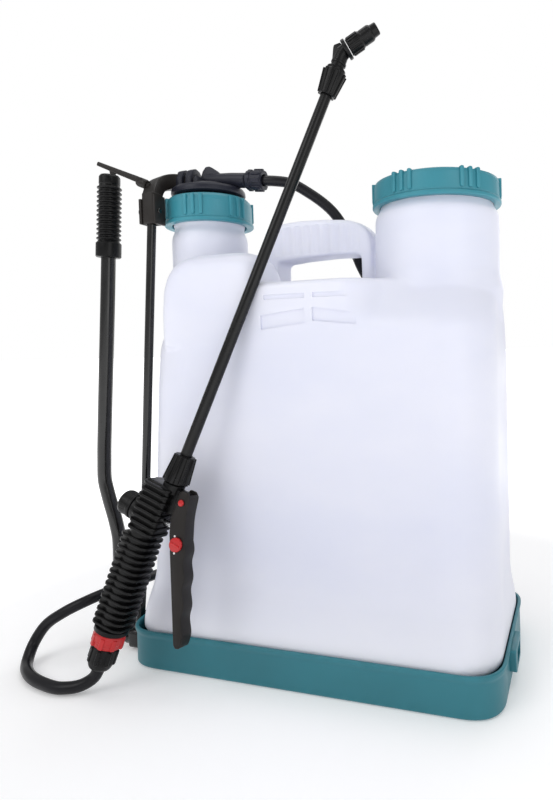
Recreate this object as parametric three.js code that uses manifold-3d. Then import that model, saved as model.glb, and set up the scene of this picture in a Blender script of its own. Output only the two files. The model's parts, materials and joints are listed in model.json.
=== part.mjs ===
// Backpack sprayer: tank on a base tray, lever-driven piston pump, filler lid, hose, lance and straps.
// Millimetres, +Z up. Origin on the ground under the middle of the base.
// -Y is the front, +Y the wearer's back, +X the filler side.

import * as THREE from 'three';
import { mergeVertices } from 'three/addons/utils/BufferGeometryUtils.js';
import Module from 'manifold-3d';

const wasm = await Module();
wasm.setup();

const DEG = Math.PI / 180;
const GAP = 0.3; // clearance between neighbouring pieces
const CUT = 1; // how far a cutting tool runs past the face it opens
const WELD = 1e-4; // vertices closer than this are one vertex

// Base tray
const BASE = { width: 390, depth: 206, corner: 37, height: 39.3, wall: 3, floor: 3, ribTop: 30.7, rib: 3 };
const SIDE_LUG = { reach: 6, front: -42, back: 3, bottom: 11, top: 36, frame: 5, slant: 9, leftShift: 62 };
const REAR_LUG = { x: 118, width: 52, reach: 9, bottom: 12, top: 36, frame: 4.5 };
const BUSH = { hole: 12, body: 11.7, flange: 13.6, outer: -198, face: -195.3, inner: -189 };

// Tank shell
const TANK = {
  wall: 3.2, footHalfX: 191.5, footHalfY: 99.5, footZ: 31, halfX: 188, halfY: 88, corner: 50, top: 389,
};
// Planes that lean inward with height and take off the tank's two left corners
const LEFT_CORNER = { reach: 187.6, fromZ: 60, lean: 4.08, turn: 37.6 };
const LEFT_NECK = { x: -141, shoulder: 42, neck: 40, bore: 33, lipZ: 463, topZ: 484 };
const RIGHT_NECK = { x: 125, shoulder: 62.5, neck: 56, bore: 52, lipZ: 462.5, topZ: 480 };
const BULGE = { left: -142, right: -36, top: 424, back: -30, round: 34 };
const HANDLE = { left: -62, right: 59, top: 459, round: 13, front: -20, back: 16 };
const HANDLE_OPENING = [[-46, 359], [49, 359], [49, 421], [9, 420], [-21, 417], [-46, 414]];
const RECESS = { depth: 1.4, barFace: -80.6, barZ: [373, 377], barX: [[-27, 16], [24, 64]] };
const CHEVRONS = [
  [[-31, 344], [15.5, 349], [15.5, 363], [-31, 358]],
  [[23, 351], [67, 346], [67, 357], [23, 364]],
];

// Filler
const LID = { outer: 62.5, bore: 57.4, z0: 463, z1: 488, plate: 3.4, rib: 2.4, ribWidth: 4.5, phase: 30 };
const LID_GASKET = { outer: 56.6, inner: 46, z0: 482.3, z1: 484.3 };
const BASKET = { flange: 55.6, outer: 50.5, wall: 1.5, flangeZ: 480.3, flangeT: 1.7, bottom: 425 };

// Pump
const NUT = {
  outer: 47, bore: 41.4, z0: 466, z1: 497, plate: 4.6, hole: 29, rib: 2.4, ribWidth: 4.5, phase: 0,
};
const NECK_GASKET = { outer: 39.5, inner: 33.4, z0: 484.3, z1: 486.3 };
const CYLINDER = { outer: 30, inner: 27, flange: 39.5, flangeZ: 486.6, flangeT: 2.2, bottom: 70 };
const GUIDE = { outer: 26.7, inner: 23.4, flange: 34, bottom: 472, flangeZ: 489.1, flangeT: 2 };
const CHAMBER = { outer: 23, inner: 20.5, bottom: 104, top: 498 };
const CUP = { outer: 26.7, z0: 90, z1: 103.7, bore: 6 };
const CHECK_VALVE = { outer: 20.2, z0: 104.3, z1: 110, bore: 5 };
const DIP_TUBE = { outer: 5, inner: 3.6, bottom: 116, top: 492 };
const FOOT_VALVE = { outer: 26.7, z0: 72, z1: 79, bore: 6 };
const SUCTION_STRAINER = { outer: 29, inner: 27, z0: 45, z1: 69.7 };
const HEAD = { radius: 41, z0: 500, z1: 509, hub: 27, hubTop: 516, journalY: -5, journalZ: 520 };
const CLIP = { x0: -173, x1: -154, front: -17, back: 8, top: 531, bump: 6 };
const OUTLET = { x: -121, z: 518.5, slope: 6, collar: 8.8, collarLen: 29, spigot: 7.6, bore: 4.5, end: 48 };
const OUTLET_NUT = { outer: 12, bore: 8, x0: 32, x1: 52 };

// Hand lever, crank and drive rod
const SHAFT = { y: -28, z: 14, radius: 8, innerEnd: -172 };
const CRANK = { throw: 34, angle: -5, x0: -222, x1: -215, hubR: 13.5, eyeR: 10, pinR: 4, pinEnd: -197.6 };
const CRANK_CLIP = { outer: 7, x0: -199.7, x1: -198.2 };
const SHAFT_CLIP = { outer: 10.6, x0: -188, x1: -185 };
const ROD = { radius: 4.75, footX: [-213, -200.3], footHalfY: 11.5, footHalfZ: 10.5, corner: 4 };
// The slot in the rod's foot lies off the pin at rest, so that it holds the pin's whole path.
const ROD_SLOT = { offPinY: -2.2, offPinZ: 1.3, halfY: 7, halfZ: 6, corner: 5.5 };
const CLAMP = { x0: -186.5, x1: -165.5, front: -63, back: -46, z0: 463, z1: 495, wall: 3.6, rodX: -176 };
const CLAMP_SCREW = {
  y: -55, z: 477, radius: 2.9, hole: 3.2, x0: -187, x1: -163, head: 5.2, headX0: -191, headX1: -186.8,
};
const GRIP = { x: -260.9, tilt: 3.97, z0: 423, z1: 511, core: 11.5, rib: 13.6, count: 7, collar: 16 };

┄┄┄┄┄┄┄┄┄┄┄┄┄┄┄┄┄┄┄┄

● Task goal: Your task is to repeat the data exactly, with nothing left out.

● Answer for the task:
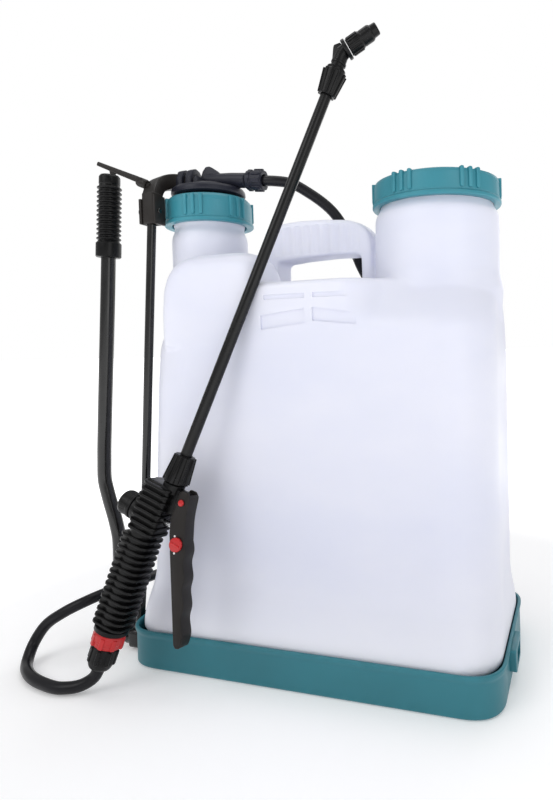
Recreate this object as parametric three.js code that uses manifold-3d. Then import that model, saved as model.glb, and set up the scene of this picture in a Blender script of its own. Output only the two files. The model's parts, materials and joints are listed in model.json.
=== part.mjs ===
// Backpack sprayer: tank on a base tray, lever-driven piston pump, filler lid, hose, lance and straps.
// Millimetres, +Z up. Origin on the ground under the middle of the base.
// -Y is the front, +Y the wearer's back, +X the filler side.

import * as THREE from 'three';
import { mergeVertices } from 'three/addons/utils/BufferGeometryUtils.js';
import Module from 'manifold-3d';

const wasm = await Module();
wasm.setup();

const DEG = Math.PI / 180;
const GAP = 0.3; // clearance between neighbouring pieces
const CUT = 1; // how far a cutting tool runs past the face it opens
const WELD = 1e-4; // vertices closer than this are one vertex

// Base tray
const BASE = { width: 390, depth: 206, corner: 37, height: 39.3, wall: 3, floor: 3, ribTop: 30.7, rib: 3 };
const SIDE_LUG = { reach: 6, front: -42, back: 3, bottom: 11, top: 36, frame: 5, slant: 9, leftShift: 62 };
const REAR_LUG = { x: 118, width: 52, reach: 9, bottom: 12, top: 36, frame: 4.5 };
const BUSH = { hole: 12, body: 11.7, flange: 13.6, outer: -198, face: -195.3, inner: -189 };

// Tank shell
const TANK = {
  wall: 3.2, footHalfX: 191.5, footHalfY: 99.5, footZ: 31, halfX: 188, halfY: 88, corner: 50, top: 389,
};
// Planes that lean inward with height and take off the tank's two left corners
const LEFT_CORNER = { reach: 187.6, fromZ: 60, lean: 4.08, turn: 37.6 };
const LEFT_NECK = { x: -141, shoulder: 42, neck: 40, bore: 33, lipZ: 463, topZ: 484 };
const RIGHT_NECK = { x: 125, shoulder: 62.5, neck: 56, bore: 52, lipZ: 462.5, topZ: 480 };
const BULGE = { left: -142, right: -36, top: 424, back: -30, round: 34 };
const HANDLE = { left: -62, right: 59, top: 459, round: 13, front: -20, back: 16 };
const HANDLE_OPENING = [[-46, 359], [49, 359], [49, 421], [9, 420], [-21, 417], [-46, 414]];
const RECESS = { depth: 1.4, barFace: -80.6, barZ: [373, 377], barX: [[-27, 16], [24, 64]] };
const CHEVRONS = [
  [[-31, 344], [15.5, 349], [15.5, 363], [-31, 358]],
  [[23, 351], [67, 346], [67, 357], [23, 364]],
];

// Filler
const LID = { outer: 62.5, bore: 57.4, z0: 463, z1: 488, plate: 3.4, rib: 2.4, ribWidth: 4.5, phase: 30 };
const LID_GASKET = { outer: 56.6, inner: 46, z0: 482.3, z1: 484.3 };
const BASKET = { flange: 55.6, outer: 50.5, wall: 1.5, flangeZ: 480.3, flangeT: 1.7, bottom: 425 };

// Pump
const NUT = {
  outer: 47, bore: 41.4, z0: 466, z1: 497, plate: 4.6, hole: 29, rib: 2.4, ribWidth: 4.5, phase: 0,
};
const NECK_GASKET = { outer: 39.5, inner: 33.4, z0: 484.3, z1: 486.3 };
const CYLINDER = { outer: 30, inner: 27, flange: 39.5, flangeZ: 486.6, flangeT: 2.2, bottom: 70 };
const GUIDE = { outer: 26.7, inner: 23.4, flange: 34, bottom: 472, flangeZ: 489.1, flangeT: 2 };
const CHAMBER = { outer: 23, inner: 20.5, bottom: 104, top: 498 };
const CUP = { outer: 26.7, z0: 90, z1: 103.7, bore: 6 };
const CHECK_VALVE = { outer: 20.2, z0: 104.3, z1: 110, bore: 5 };
const DIP_TUBE = { outer: 5, inner: 3.6, bottom: 116, top: 492 };
const FOOT_VALVE = { outer: 26.7, z0: 72, z1: 79, bore: 6 };
const SUCTION_STRAINER = { outer: 29, inner: 27, z0: 45, z1: 69.7 };
const HEAD = { radius: 41, z0: 500, z1: 509, hub: 27, hubTop: 516, journalY: -5, journalZ: 520 };
const CLIP = { x0: -173, x1: -154, front: -17, back: 8, top: 531, bump: 6 };
const OUTLET = { x: -121, z: 518.5, slope: 6, collar: 8.8, collarLen: 29, spigot: 7.6, bore: 4.5, end: 48 };
const OUTLET_NUT = { outer: 12, bore: 8, x0: 32, x1: 52 };

// Hand lever, crank and drive rod
const SHAFT = { y: -28, z: 14, radius: 8, innerEnd: -172 };
const CRANK = { throw: 34, angle: -5, x0: -222, x1: -215, hubR: 13.5, eyeR: 10, pinR: 4, pinEnd: -197.6 };
const CRANK_CLIP = { outer: 7, x0: -199.7, x1: -198.2 };
const SHAFT_CLIP = { outer: 10.6, x0: -188, x1: -185 };
const ROD = { radius: 4.75, footX: [-213, -200.3], footHalfY: 11.5, footHalfZ: 10.5, corner: 4 };
// The slot in the rod's foot lies off the pin at rest, so that it holds the pin's whole path.
const ROD_SLOT = { offPinY: -2.2, offPinZ: 1.3, halfY: 7, halfZ: 6, corner: 5.5 };
const CLAMP = { x0: -186.5, x1: -165.5, front: -63, back: -46, z0: 463, z1: 495, wall: 3.6, rodX: -176 };
const CLAMP_SCREW = {
  y: -55, z: 477, radius: 2.9, hole: 3.2, x0: -187, x1: -163, head: 5.2, headX0: -191, headX1: -186.8,
};
const GRIP = { x: -260.9, tilt: 3.97, z0: 423, z1: 511, core: 11.5, rib: 13.6, count: 7, collar: 16 };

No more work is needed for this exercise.